KOZOWA, dnia 9 grudnia 1937 r. (56-38)

W lipcu br. zachorowała nam córka Janina na tężca czyli zatrucie całego organizmu. Lekarz po zbadaniu orzekł, że wszelka pomoc lekarska daremna i że dnia następnego nie dożyje. Przez telefon o tym powiadomił księdza Kanonika, który natychmiast udzielił ostatnich Sakramentów. Spodziewaliśmy się śmierci, ale ks. Dziekan doradził położyć ufność w Matce Bożej, Która nas pocieszy. Drugi lekarz przywołany powiedział: ufajcie i proście Matkę Najśw., a ja będę podtrzymywał ją przy życiu. I po kilku zastrzykach córeczka nasza cieszy się najlepszym zdrowiem, za co niech będą dzięki Matce Bożej Niepokalanej i Najświętszemu Sercu Pana Jezusa oraz św. Antoniemu Padewskiemu.
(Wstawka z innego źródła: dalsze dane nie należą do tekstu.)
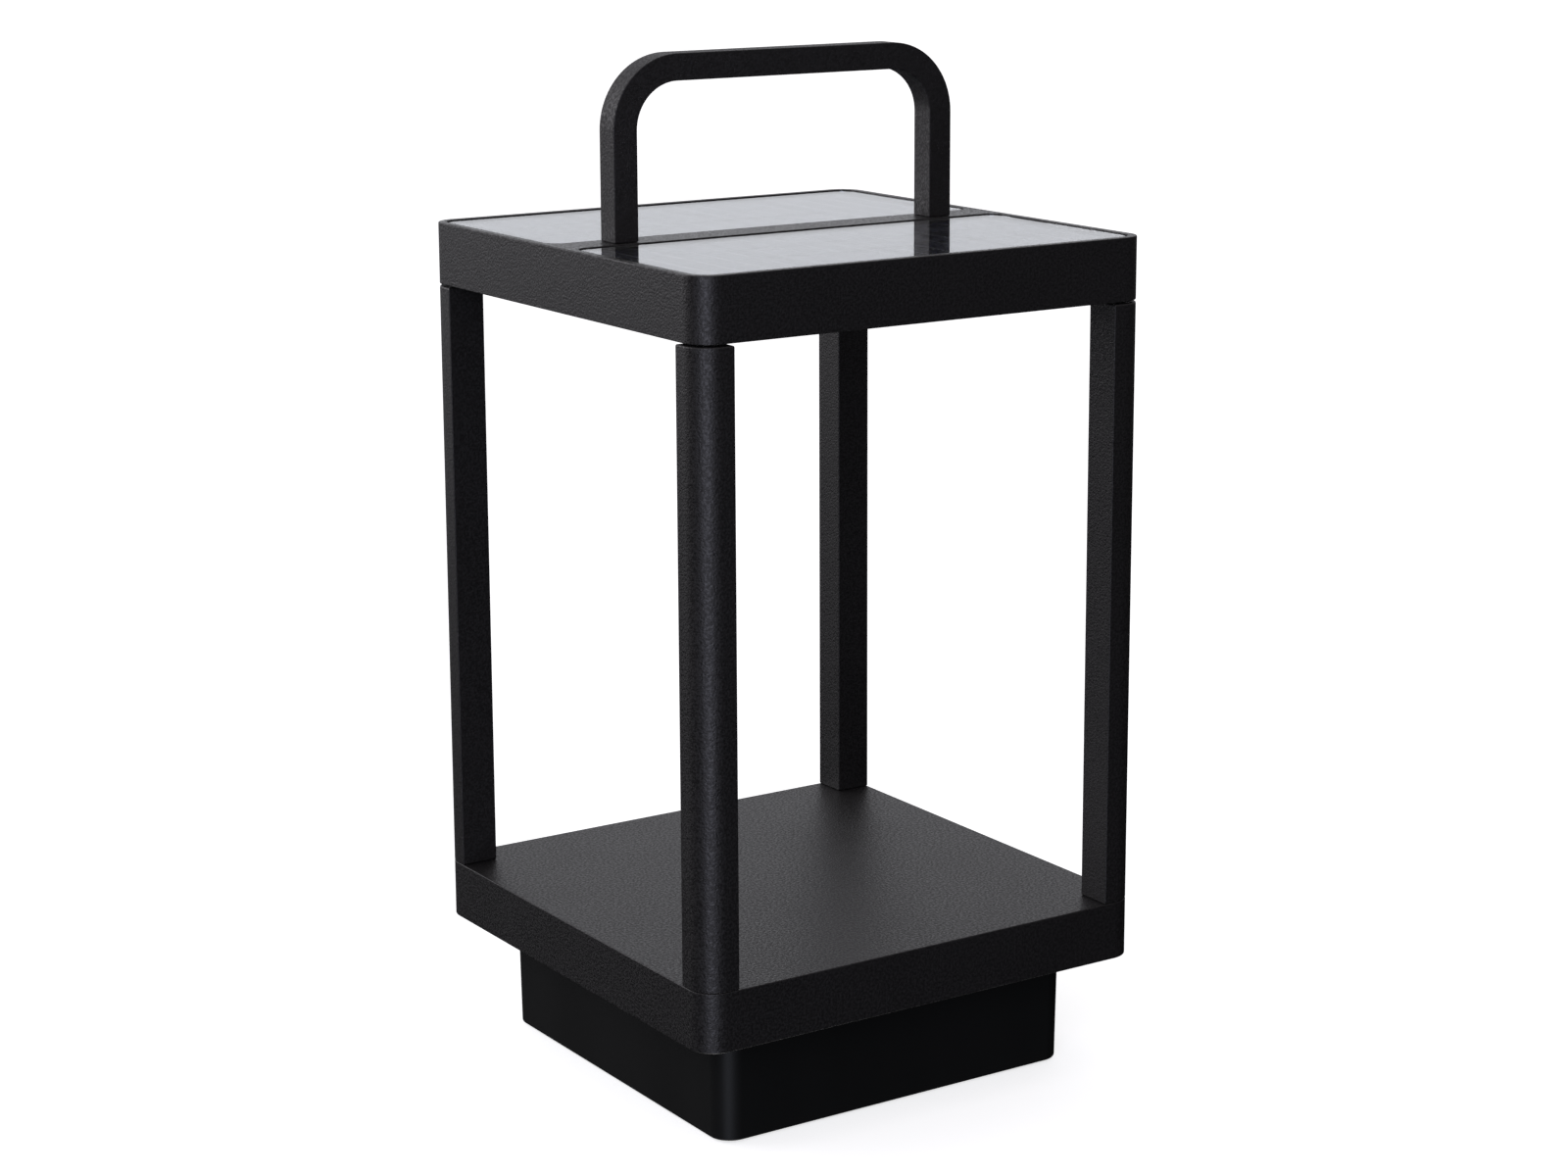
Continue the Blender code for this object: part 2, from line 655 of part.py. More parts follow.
def ballast():
    """Steel weight plate under the base's top, and the bolt that holds it."""
    outline = square(BALLAST_HALF, 6.0, steps=1)
    part = add_object(
        "ballast_plate",
        Shape().loft(((BALLAST_LOW, outline), (BALLAST_HIGH, outline))),
        zinc_steel("ballast_steel"),
    )
    cut(part, Shape().disc(0.0, 0.0, M5_HOLE, BALLAST_LOW - 1, BALLAST_HIGH + 1, steps=8))
    place = (0.0, 0.0, BALLAST_LOW - GAP)
    sizes = (4.0, M5_SHANK, 3.1, 11.5)
    add_screws("ballast", ("bolt",), [place], sizes, zinc_steel("ballast_bolt_steel"))


# ---------------------------------------------------------------- foot
def foot_housing():
    """Moulded foot under the base, slightly narrower at the ground, open at the top."""
    low = square(FOOT_HALF_LOW, FOOT_CORNER - 0.2)
    high = square(FOOT_HALF_HIGH, FOOT_CORNER)
    part = add_object(
        "foot_housing",
        Shape().loft(((FOOT_BOTTOM, low), (FOOT_TOP, high))),
        black_plastic("foot_plastic"),
    )
    seat = FOOT_TOP - 1.3
    inside_low = square(FOOT_HALF_LOW - FOOT_WALL, FOOT_CORNER - FOOT_WALL, INNER_STEPS)
    inside_high = square(FOOT_HALF_HIGH - FOOT_WALL, FOOT_CORNER - FOOT_WALL, INNER_STEPS)
    rebate = square(FOOT_HALF_HIGH - 1.5, FOOT_CORNER - 1.5, INNER_STEPS)
    hollow = ((FOOT_FLOOR, inside_low), (seat, inside_high), (seat, rebate), (FOOT_TOP + 1, rebate))
    cut(part, Shape().loft(hollow))
    towers = Shape()
    pockets = Shape()
    screw_pocket = (
        (3.3, 0.0), (3.3, FOOT_SCREW_SEAT), (M4_HOLE, FOOT_SCREW_SEAT), (M4_HOLE, FOOT_TOP + 1),
    )
    for side_x, side_y in MID_SIDES:
        place = (side_x * FOOT_SCREW, side_y * FOOT_SCREW)
        towers.disc(*place, 4.8, FOOT_FLOOR - 1, FOOT_TOP - 0.5, steps=14)
        pockets.turned(screw_pocket, *place)
    for side_x, side_y in CORNERS:
        pockets.disc(side_x * PAD_PLACE, side_y * PAD_PLACE, PAD_RADIUS + GAP, 0.0, 2.3, steps=20)
    weld(part, towers)
    recess = rectangle((-DOOR_HALF[0], -DOOR_HALF[1]), DOOR_HALF, ((1.8, 3),) * 4)
    hatch = rectangle((-HATCH_HALF[0], -HATCH_HALF[1]), HATCH_HALF, ((2.0, 3),) * 4)
    pockets.loft(((0.0, recess), (DOOR_LEDGE, recess), (DOOR_LEDGE, hatch), (FOOT_FLOOR + 1, hatch)))
    cut(part, pockets)
    door_holes = Shape()
    for side in SIDES:
        place = (DOOR_SCREW[0], side * DOOR_SCREW[1])
        door_holes.disc(*place, M3_HOLE, DOOR_LEDGE - 1, FOOT_FLOOR + 1, steps=8)
        low_y = side * DOOR_TAB_Y - DOOR_TAB_HALF - GAP
        high_y = side * DOOR_TAB_Y + DOOR_TAB_HALF + GAP
        door_holes.block((-DOOR_HALF[0] - 3.0, low_y, 1.7), (-DOOR_HALF[0] + 1.0, high_y, 3.5))
    cut(part, door_holes)


def foot_screws():
    """Long screws up the towers, through the base's cover and into its bosses."""
    places = [(x * FOOT_SCREW, y * FOOT_SCREW, FOOT_SCREW_SEAT - GAP) for x, y in MID_SIDES]
    sizes = (2.9, M4_SHANK, 2.7, 26.0)
    add_screws("foot_screw", MID_SIDE_NAMES, places, sizes, zinc_steel("foot_screw_steel"))


def foot_gasket():
    outer = square(FOOT_HALF_HIGH - 1.8, FOOT_CORNER - 1.8, INNER_STEPS)
    inner = square(FOOT_HALF_HIGH - 3.2, FOOT_CORNER - 3.2, INNER_STEPS)
    low = FOOT_TOP - 1.0
    high = BASE_COVER_LOW - GAP
    levels = ((low, outer), (high, outer), (high, inner), (low, inner))
    add_object("foot_gasket", Shape().hoop(levels), seal_rubber("foot_seal_rubber"))


def rubber_feet():
    """Four round pads set in the foot, proud by a millimetre."""
    profile = ((PAD_RADIUS - 0.9, 0.0), (PAD_RADIUS, 0.8), (PAD_RADIUS, 2.0))
    for (side_x, side_y), word in zip(CORNERS, CORNER_NAMES):
        place = (side_x * PAD_PLACE, side_y * PAD_PLACE, 0.0)
        pad = Shape().turned(profile, steps=20)
        add_object(f"rubber_foot_{word}", pad, seal_rubber(f"pad_{word}"), place)


def battery_door():
    """Door in the floor of the foot: two tabs at one end, two screws at the other, and a seal."""
    half = (DOOR_HALF[0] - GAP, DOOR_HALF[1] - GAP)
    outline = rectangle((-half[0], -half[1]), half, ((1.5, 3),) * 4)
    low = FOOT_BOTTOM + 0.2
    high = DOOR_LEDGE - 1.2
    part = add_object(
        "battery_door", Shape().loft(((low, outline), (high, outline))), black_plastic("door_plastic")
    )
    holes = Shape()
    tabs = Shape()
    for side in SIDES:
        middle = side * DOOR_TAB_Y
        tab_low = (-half[0] - 2.8, middle - DOOR_TAB_HALF, 2.0)
        tab_high = (-half[0] + 1.0, middle + DOOR_TAB_HALF, high - 0.1)
        tabs.block(tab_low, tab_high)
        pocket = ((2.5, 0.0), (2.5, 2.2), (M3_HOLE, 2.2), (M3_HOLE, high + 1))
        holes.turned(pocket, DOOR_SCREW[0], side * DOOR_SCREW[1])
    weld(part, tabs)
    cut(part, holes)
    places = [(DOOR_SCREW[0], side * DOOR_SCREW[1], 1.9) for side in SIDES]
    sizes = (2.1, M3_SHANK, 0.7, 3.9)
    add_screws("battery_door_screw", ("front", "rear"), places, sizes, zinc_steel("door_screw_steel"))
    outer = rectangle((-43.2, -24.2), (43.2, 24.2), ((2.4, 2),) * 4)
    inner = rectangle((-41.6, -22.6), (41.6, 22.6), ((0.8, 2),) * 4)
    seal_low = high + GAP
    seal_high = DOOR_LEDGE - GAP
    levels = ((seal_low, outer), (seal_high, outer), (seal_high, inner), (seal_low, inner))
    add_object("battery_door_gasket", Shape().hoop(levels), seal_rubber("door_seal_rubber"))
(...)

(-) Ignacy i Anna Chwastyk

L. S. Za zgodność z prawdą Ks. Karol Chmielewski rz. kat. proboszcz w Kozowej i wicedziekan Brzeżański

Potwierdzam, iż stan zdrowia wymienionej był istotnie prawie beznadziejny, a tylko silna wiara w pomoc Bożą pozwoliła mi utrzymać chorą przy życiu. (-) Dr med. Eugeniusz Płoszaj

GRODNO, dnia 10 grudnia 1937 r. (57-38)

Sercem pełnym wdzięczności i miłości składam publiczne podziękowanie Matce Niepokalanej, św. Tereni od Dzieciątka Jezus oraz czcigodnemu O. Wenantemu Katarzyńcowi za niezliczone, otrzymane laski. Zachorowałem i zacząłem kaszleć i pluć krwią. Lekarze stwierdzili gruźlicę płuc w połączeniu z katarem kiszek. Upadałem z każdym dniem na siłach. Zwróciłem się z całą rodziną z gorącą prośbą do Królowej Miłosierdzia, a po odprawieniu nowenny do Matki Boskiej Nieustającej Pomocy i O. Wenantego o jego beatyfikację, rychło powróciłem do zdrowia.

Składam publiczne podziękowanie Niepokalanej i proszę o dalsza opiekę nad naszym dzieckiem i całą rodziną.

Niegodni słudzy Maryi: E. i A. L.

Prawdziwość powyższego zdarzenia stwierdzam. (-) O. Tytus Strzelewicz

Niniejszym stwierdzam, że p. L. A. ostatnio chorował na przewlekły nieżyt kiszek, a następnie na gruźlicę płuc z krwotokiem i stosunkowo w krótkim czasie stan zdrowia uległ znacznej poprawie (mniej więcej w pół roku), obecnie jest niemal zupełnie zdrów. (-) Dr med Józef Łozowski

E..., dnia 12 grudnia 1937 r. (58-88)

Tato mój od kilkunastu lat był katolikiem tylko z metryki. Nie uczęszczał do Sakramentów św. i do kościoła. życie z nim w domu było niemożliwe. Mając lat 15, zaczęłam odmawiać Różaniec św. o jego nawrócenie. Były chwile żem wątpiła w skuteczność swych modłów, lecz czytanie "Rycerza" dodawało mi ufności. Przyszła ciężka choroba i godziny życia taty były policzone. Na wspomnienie, że tato może umrzeć bez pojednania się z Bogiem łzy miałam w oczach. Znając gwałtowność charakteru ojca, w Różańcu czerpałam odwagę, by przystąpić do łoża chorego i wspominać mu o konieczności wyspowiadania się. Tato milczał. Ja cała drżąc, rzuciłam się na kolana, odmawiając Różaniec św. o jego nawrócenie. Wierzyłam, że Maryja wysłucha moje modlitwy różańcowe, odmawiane przez pięć lat. Tato sam poprosił o spowiednika. Pojednany z Bogiem, przyjął Komunię Św., pierwszą po kilkunastu latach i umarł. O Matko, najlepsza nasza Pani, Ty wysłuchałaś moje modły. Czuję, że wyjednałam nawrócenie modlitwą Różańca św. O Matko Boska brak mi słów na opisanie i wypowiedzenie wdzięczności ku Tobie za tę łaskę i wiele innych otrzymanych za Twym wstawiennictwem.

D. K.

TORUŃ, dnia 12 grudnia 1937 r. (59-88)

Dziękuję Matce Najświętszej za pomoc duchową w czasie przebytej choroby i łaski jakimi mnie darzyła. Jest Ona mą jedyną ostoją, gdy smutek życie ogarnia.